§ LISTING:
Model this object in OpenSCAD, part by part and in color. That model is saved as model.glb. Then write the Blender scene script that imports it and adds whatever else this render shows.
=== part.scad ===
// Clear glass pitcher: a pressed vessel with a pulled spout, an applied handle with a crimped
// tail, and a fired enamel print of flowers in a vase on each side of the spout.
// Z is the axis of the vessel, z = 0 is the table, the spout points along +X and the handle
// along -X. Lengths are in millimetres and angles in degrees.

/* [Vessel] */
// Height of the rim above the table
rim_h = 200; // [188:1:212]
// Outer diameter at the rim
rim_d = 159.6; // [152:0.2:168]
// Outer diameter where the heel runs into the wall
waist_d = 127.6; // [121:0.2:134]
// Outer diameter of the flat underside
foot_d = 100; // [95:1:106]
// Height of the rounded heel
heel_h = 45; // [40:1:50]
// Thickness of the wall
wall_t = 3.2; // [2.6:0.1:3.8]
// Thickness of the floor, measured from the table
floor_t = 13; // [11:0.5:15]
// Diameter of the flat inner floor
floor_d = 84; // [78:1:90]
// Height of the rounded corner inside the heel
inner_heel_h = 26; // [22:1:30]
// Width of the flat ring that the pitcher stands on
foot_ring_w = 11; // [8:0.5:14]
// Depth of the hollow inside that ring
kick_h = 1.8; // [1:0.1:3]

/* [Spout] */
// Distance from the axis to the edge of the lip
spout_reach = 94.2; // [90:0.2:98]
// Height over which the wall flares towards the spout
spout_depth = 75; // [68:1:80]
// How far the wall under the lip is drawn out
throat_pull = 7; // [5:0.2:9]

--

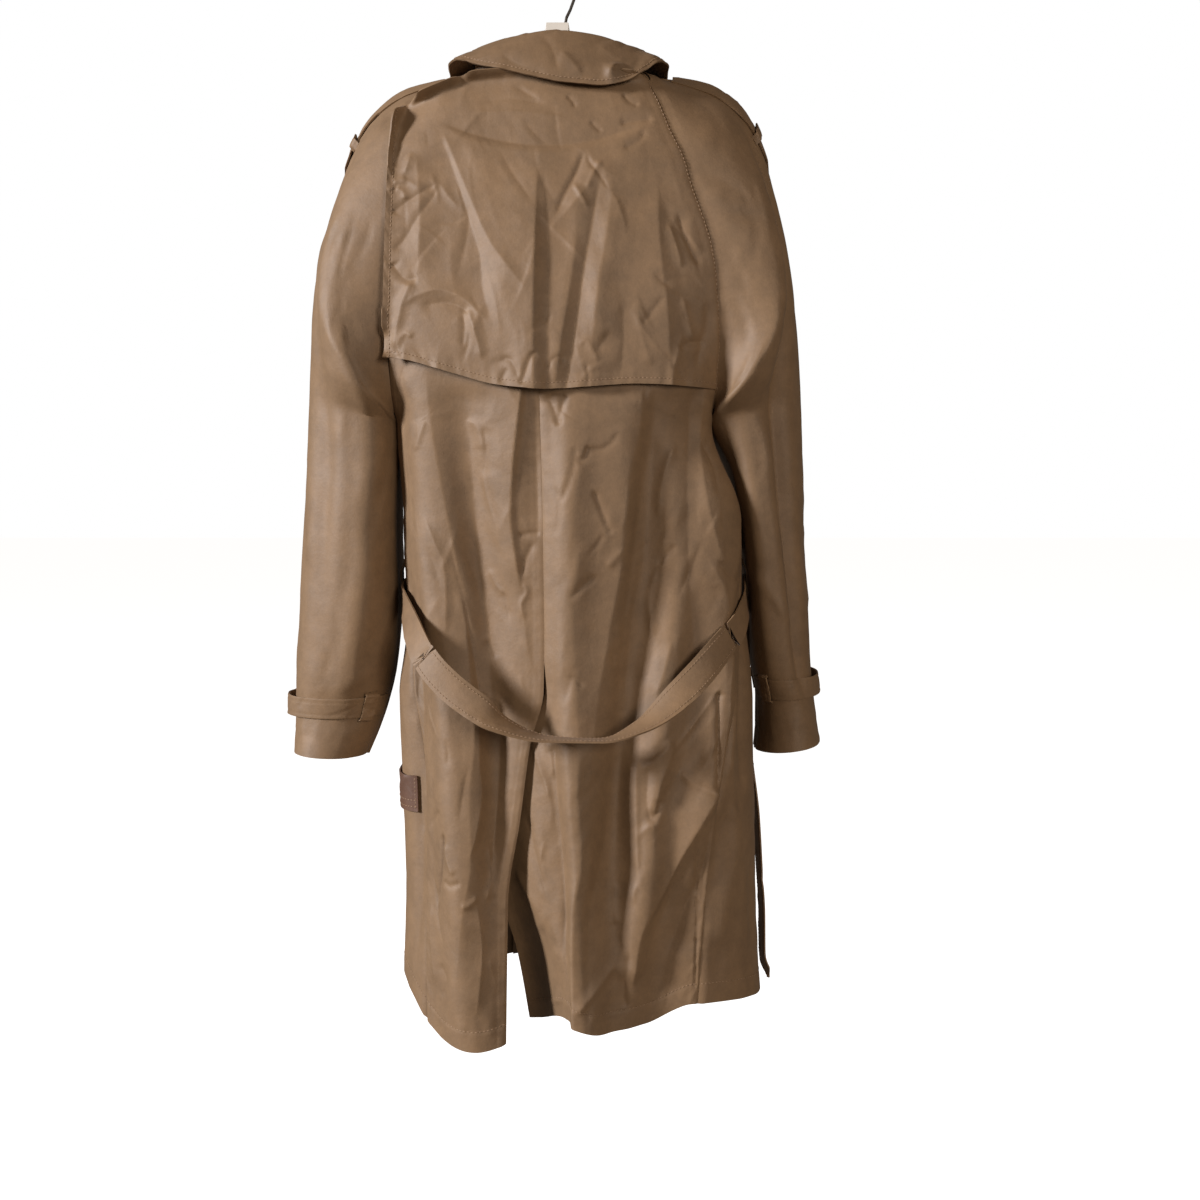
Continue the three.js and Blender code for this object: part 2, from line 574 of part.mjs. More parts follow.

§ WHAT IS NEEDED: Of the entries listed above, reproduce only the lines starting at the line containing "Model this object" and ending at the line containing "angles in degrees.". Include both, exactly as they stand.

§ WORKED SOLUTION:
Model this object in OpenSCAD, part by part and in color. That model is saved as model.glb. Then write the Blender scene script that imports it and adds whatever else this render shows.
=== part.scad ===
// Clear glass pitcher: a pressed vessel with a pulled spout, an applied handle with a crimped
// tail, and a fired enamel print of flowers in a vase on each side of the spout.
// Z is the axis of the vessel, z = 0 is the table, the spout points along +X and the handle
// along -X. Lengths are in millimetres and angles in degrees.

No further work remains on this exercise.